Singa masih hidup. De Algemeene Maatschappij van Levensverzekering en Lijfrente te Amsterdam sudah mati.
Singa sebagai perlambang kekuatan, perlindungan, kesucian menjadi nilai budaya dan sejarah bersama antara Surabaya (Indonesia) dan Amsterdam (Belanda) serta Dunia. Meski perusahaan yang pernah memakai lambang singa sudah mati, tetapi nilai dari lambang singa ini tetap hidup dan akan tetap hidup yang dapat digunakan sebagai dasar pijakan kerjasama antar dua bangsa (bilateral) dan antar bangsa bangsa di dunia (multi lateral).

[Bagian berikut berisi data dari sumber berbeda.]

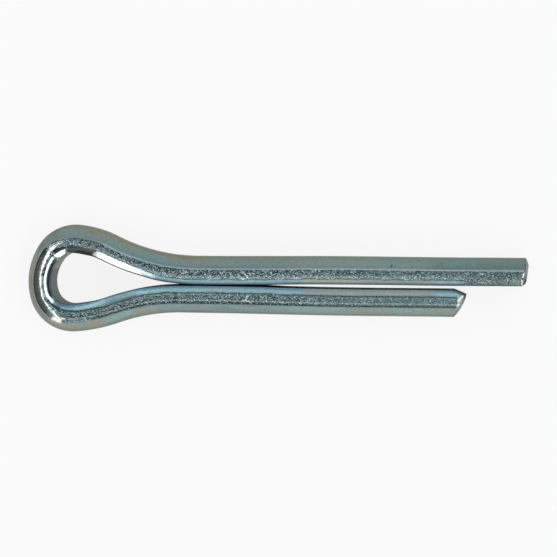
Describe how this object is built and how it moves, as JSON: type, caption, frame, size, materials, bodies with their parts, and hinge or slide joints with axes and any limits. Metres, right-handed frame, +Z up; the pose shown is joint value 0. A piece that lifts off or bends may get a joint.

Karenanya, Gedung Singa di Surabaya menyimpan makna penting yang universal. Secara fisik gedung moderen karya Berlage ini membuka karya arsitektur moderen dunia, bahkan mengawali karya karyanya di negerinya sendiri. Gedung Berlage di Surabaya dibangun pada 1901. Kemudian gedung Beurs van Berlage di Amsterdam (1903), Jachthuis Sint-Hubertus (1920) dan Kuntsmuseum Den Haag (1935).